(DATA SUPPLIED):
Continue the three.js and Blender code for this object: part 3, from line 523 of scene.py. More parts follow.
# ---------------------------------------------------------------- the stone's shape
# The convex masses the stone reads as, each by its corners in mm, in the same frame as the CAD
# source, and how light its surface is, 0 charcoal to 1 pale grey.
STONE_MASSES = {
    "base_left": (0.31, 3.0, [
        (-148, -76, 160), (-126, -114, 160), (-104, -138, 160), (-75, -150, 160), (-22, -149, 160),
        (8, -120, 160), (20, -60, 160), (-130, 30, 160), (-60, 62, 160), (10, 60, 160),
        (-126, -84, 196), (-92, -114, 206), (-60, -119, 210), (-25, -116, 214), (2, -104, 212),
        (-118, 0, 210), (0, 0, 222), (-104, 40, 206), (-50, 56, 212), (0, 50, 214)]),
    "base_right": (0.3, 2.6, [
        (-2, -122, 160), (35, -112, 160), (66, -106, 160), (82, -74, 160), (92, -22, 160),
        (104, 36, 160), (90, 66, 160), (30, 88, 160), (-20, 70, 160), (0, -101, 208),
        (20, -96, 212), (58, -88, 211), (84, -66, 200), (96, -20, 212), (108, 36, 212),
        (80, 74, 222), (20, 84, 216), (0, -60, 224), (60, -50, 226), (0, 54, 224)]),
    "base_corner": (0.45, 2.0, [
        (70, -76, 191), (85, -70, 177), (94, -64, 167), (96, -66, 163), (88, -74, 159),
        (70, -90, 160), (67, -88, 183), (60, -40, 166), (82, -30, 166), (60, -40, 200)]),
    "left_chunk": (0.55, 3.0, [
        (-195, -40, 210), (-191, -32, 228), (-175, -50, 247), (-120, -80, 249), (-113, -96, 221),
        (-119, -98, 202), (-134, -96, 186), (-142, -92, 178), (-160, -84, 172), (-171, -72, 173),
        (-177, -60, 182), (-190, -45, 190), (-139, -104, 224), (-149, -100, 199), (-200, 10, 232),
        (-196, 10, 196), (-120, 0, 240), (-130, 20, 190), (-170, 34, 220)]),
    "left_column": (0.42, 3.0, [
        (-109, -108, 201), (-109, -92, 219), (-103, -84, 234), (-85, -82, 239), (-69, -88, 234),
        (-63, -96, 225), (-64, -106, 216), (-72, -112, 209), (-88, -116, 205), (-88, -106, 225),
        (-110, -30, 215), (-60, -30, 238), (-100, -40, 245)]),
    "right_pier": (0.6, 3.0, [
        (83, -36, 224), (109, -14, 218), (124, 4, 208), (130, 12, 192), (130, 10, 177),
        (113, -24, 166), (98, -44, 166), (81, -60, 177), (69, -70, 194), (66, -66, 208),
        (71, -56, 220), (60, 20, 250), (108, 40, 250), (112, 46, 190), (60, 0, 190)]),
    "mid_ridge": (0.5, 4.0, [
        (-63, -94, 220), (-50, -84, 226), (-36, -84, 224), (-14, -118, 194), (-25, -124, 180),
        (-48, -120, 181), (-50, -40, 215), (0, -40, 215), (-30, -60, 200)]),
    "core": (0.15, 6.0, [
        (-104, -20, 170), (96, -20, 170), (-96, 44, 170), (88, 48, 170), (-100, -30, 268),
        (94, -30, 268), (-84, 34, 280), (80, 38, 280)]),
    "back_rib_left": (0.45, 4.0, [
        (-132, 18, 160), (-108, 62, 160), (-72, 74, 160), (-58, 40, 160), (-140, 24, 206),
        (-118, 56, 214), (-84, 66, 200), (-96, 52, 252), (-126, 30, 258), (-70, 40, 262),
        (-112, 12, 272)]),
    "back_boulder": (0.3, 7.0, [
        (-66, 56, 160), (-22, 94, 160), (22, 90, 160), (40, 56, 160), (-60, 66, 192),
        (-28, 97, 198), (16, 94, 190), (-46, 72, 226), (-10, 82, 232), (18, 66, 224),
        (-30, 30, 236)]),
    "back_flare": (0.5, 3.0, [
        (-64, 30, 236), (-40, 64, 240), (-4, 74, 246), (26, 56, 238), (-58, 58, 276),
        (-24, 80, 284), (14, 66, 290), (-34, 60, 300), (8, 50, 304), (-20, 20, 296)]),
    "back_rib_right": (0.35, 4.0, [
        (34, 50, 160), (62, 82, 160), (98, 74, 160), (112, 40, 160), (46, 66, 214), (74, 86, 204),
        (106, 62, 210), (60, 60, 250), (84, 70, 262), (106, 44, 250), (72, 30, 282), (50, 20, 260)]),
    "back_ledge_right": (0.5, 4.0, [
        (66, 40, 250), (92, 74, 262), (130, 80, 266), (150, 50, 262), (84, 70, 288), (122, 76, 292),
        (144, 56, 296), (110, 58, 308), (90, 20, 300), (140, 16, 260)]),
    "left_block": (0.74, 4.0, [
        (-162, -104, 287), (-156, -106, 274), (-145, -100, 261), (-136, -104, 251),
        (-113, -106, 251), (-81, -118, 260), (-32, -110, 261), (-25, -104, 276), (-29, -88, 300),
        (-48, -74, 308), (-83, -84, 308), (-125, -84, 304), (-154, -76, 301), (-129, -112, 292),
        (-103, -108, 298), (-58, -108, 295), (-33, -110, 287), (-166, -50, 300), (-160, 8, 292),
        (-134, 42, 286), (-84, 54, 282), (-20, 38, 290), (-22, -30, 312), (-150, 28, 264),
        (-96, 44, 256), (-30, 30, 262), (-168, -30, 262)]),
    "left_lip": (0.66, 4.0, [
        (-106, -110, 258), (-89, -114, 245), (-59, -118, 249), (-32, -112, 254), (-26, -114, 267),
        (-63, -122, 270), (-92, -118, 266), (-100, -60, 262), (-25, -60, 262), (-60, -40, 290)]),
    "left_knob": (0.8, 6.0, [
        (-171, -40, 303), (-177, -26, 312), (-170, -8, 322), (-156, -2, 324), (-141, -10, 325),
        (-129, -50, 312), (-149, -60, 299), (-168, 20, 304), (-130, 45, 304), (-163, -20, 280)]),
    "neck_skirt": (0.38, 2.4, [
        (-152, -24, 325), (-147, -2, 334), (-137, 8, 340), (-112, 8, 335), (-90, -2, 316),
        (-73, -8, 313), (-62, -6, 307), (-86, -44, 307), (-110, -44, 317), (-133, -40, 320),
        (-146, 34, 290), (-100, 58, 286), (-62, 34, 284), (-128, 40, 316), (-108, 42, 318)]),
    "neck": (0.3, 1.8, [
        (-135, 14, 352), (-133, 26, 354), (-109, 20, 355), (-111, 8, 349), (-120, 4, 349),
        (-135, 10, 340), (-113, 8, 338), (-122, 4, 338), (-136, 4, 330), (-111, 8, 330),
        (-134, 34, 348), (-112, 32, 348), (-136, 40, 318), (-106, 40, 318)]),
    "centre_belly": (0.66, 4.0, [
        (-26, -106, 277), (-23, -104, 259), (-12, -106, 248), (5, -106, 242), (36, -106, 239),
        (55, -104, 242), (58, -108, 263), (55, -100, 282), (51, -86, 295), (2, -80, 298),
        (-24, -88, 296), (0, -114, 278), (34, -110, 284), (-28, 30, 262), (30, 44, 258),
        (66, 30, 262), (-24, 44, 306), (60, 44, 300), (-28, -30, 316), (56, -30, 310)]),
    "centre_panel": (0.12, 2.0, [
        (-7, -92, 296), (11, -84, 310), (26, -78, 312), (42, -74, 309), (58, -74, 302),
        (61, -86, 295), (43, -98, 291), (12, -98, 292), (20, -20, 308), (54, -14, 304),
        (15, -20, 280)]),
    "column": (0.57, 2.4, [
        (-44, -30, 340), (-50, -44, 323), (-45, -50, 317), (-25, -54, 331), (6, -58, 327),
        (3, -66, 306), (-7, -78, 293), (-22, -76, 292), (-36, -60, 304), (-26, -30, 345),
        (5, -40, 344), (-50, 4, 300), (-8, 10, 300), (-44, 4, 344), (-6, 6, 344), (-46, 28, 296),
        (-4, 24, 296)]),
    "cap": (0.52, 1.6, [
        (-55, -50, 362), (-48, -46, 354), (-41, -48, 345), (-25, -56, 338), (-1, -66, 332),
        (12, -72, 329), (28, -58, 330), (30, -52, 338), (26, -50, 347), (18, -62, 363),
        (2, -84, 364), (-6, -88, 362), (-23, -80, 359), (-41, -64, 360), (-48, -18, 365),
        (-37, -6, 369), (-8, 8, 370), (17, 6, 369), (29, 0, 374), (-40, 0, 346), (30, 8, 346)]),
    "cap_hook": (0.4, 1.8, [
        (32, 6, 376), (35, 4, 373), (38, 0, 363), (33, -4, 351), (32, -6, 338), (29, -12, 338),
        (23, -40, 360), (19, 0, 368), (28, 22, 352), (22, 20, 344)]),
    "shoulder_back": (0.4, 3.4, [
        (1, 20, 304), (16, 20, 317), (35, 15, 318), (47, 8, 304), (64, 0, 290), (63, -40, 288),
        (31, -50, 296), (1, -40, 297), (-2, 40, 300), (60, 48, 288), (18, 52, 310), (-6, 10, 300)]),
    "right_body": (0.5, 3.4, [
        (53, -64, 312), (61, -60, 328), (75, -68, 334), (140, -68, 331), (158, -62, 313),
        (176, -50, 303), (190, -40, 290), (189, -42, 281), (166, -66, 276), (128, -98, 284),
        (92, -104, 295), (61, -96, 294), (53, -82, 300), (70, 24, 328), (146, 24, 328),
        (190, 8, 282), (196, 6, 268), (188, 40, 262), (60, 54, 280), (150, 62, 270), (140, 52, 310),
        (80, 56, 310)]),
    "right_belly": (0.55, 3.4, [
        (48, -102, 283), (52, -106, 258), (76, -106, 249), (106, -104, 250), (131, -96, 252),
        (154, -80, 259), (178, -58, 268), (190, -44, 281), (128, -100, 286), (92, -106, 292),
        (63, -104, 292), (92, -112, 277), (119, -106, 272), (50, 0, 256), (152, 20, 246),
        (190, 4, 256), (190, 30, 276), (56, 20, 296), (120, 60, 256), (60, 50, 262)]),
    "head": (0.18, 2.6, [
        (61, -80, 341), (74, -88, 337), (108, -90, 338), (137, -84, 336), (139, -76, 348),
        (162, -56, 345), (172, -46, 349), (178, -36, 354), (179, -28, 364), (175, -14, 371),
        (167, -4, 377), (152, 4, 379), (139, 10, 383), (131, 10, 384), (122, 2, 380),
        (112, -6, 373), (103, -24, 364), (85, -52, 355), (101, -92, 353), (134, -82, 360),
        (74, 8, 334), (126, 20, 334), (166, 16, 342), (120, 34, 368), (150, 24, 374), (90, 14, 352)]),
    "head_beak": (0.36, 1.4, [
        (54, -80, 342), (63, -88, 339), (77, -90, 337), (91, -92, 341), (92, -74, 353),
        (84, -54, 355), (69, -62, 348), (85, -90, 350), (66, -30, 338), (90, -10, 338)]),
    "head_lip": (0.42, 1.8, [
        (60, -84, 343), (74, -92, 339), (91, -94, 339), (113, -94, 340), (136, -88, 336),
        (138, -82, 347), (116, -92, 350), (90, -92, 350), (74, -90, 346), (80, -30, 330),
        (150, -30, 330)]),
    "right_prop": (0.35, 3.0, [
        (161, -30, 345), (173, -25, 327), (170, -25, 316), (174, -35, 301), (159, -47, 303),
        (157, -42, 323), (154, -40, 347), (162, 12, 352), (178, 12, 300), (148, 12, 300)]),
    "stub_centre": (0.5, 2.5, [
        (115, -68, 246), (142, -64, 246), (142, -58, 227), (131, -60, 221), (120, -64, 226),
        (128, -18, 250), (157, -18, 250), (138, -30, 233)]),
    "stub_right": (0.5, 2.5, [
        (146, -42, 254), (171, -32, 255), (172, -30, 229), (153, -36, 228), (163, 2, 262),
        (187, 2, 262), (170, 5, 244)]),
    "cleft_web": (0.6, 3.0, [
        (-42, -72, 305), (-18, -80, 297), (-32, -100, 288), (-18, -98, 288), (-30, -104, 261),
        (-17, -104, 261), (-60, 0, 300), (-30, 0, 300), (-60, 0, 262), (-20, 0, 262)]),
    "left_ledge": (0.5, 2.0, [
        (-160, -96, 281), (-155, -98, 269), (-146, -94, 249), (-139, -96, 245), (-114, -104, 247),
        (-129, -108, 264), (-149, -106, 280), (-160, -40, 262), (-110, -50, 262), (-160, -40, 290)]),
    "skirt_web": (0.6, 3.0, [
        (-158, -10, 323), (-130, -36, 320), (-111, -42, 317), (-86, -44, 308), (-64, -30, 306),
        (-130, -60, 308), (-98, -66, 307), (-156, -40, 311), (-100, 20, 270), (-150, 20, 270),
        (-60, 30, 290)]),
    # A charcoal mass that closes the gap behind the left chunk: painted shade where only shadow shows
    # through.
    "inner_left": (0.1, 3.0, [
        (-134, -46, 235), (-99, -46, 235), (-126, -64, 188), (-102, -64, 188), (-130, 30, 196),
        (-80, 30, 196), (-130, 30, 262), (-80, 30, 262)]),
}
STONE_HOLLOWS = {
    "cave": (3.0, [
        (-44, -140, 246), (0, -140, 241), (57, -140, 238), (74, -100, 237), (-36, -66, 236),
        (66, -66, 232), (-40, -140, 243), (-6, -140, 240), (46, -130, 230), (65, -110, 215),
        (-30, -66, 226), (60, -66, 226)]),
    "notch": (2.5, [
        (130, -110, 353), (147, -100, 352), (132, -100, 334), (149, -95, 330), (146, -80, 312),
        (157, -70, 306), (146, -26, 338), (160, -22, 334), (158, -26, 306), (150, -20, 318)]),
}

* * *

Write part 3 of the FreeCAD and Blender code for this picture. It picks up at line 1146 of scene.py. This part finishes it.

* * *

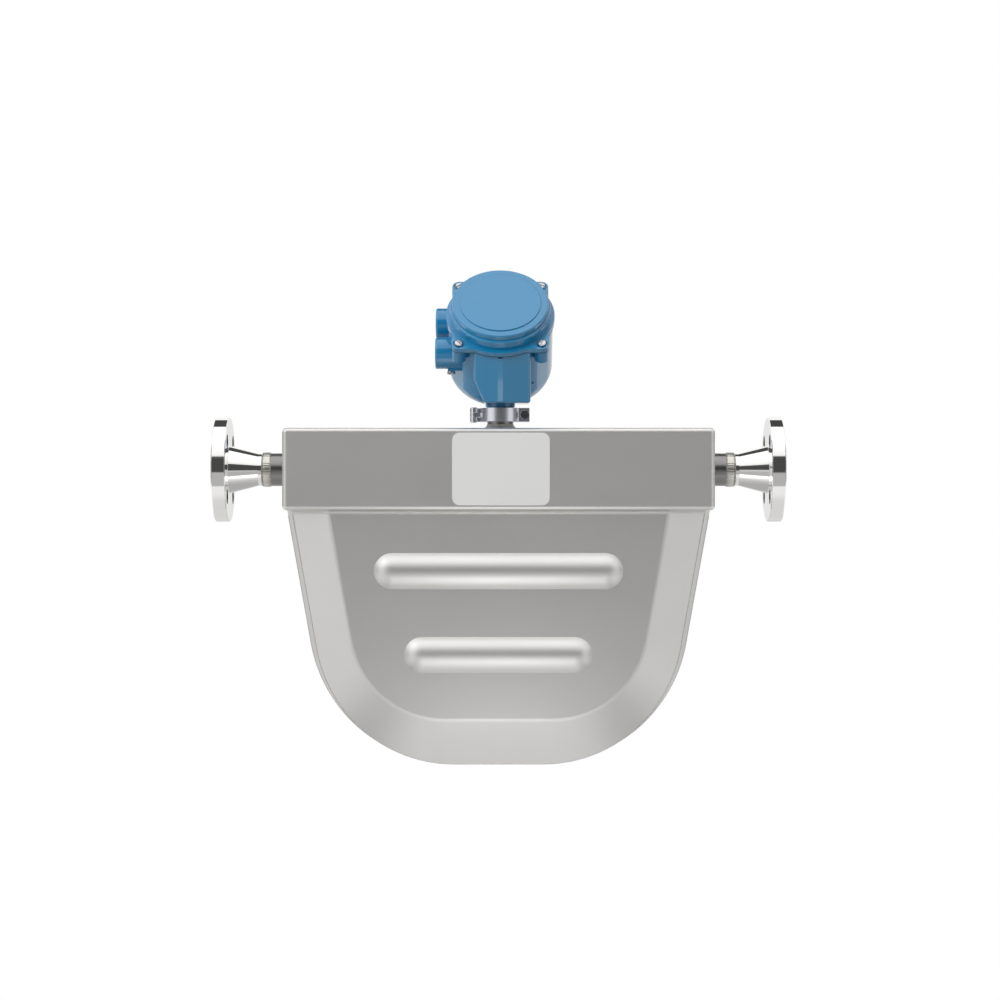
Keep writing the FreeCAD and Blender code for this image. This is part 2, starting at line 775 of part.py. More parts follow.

(WRITTEN PROBLEM): Extract every line that has the string "this" in it.

(THE OUTPUT):
Continue the three.js and Blender code for this object: part 3, from line 523 of scene.py. More parts follow.
Write part 3 of the FreeCAD and Blender code for this picture. It picks up at line 1146 of scene.py. This part finishes it.
Keep writing the FreeCAD and Blender code for this image. This is part 2, starting at line 775 of part.py. More parts follow.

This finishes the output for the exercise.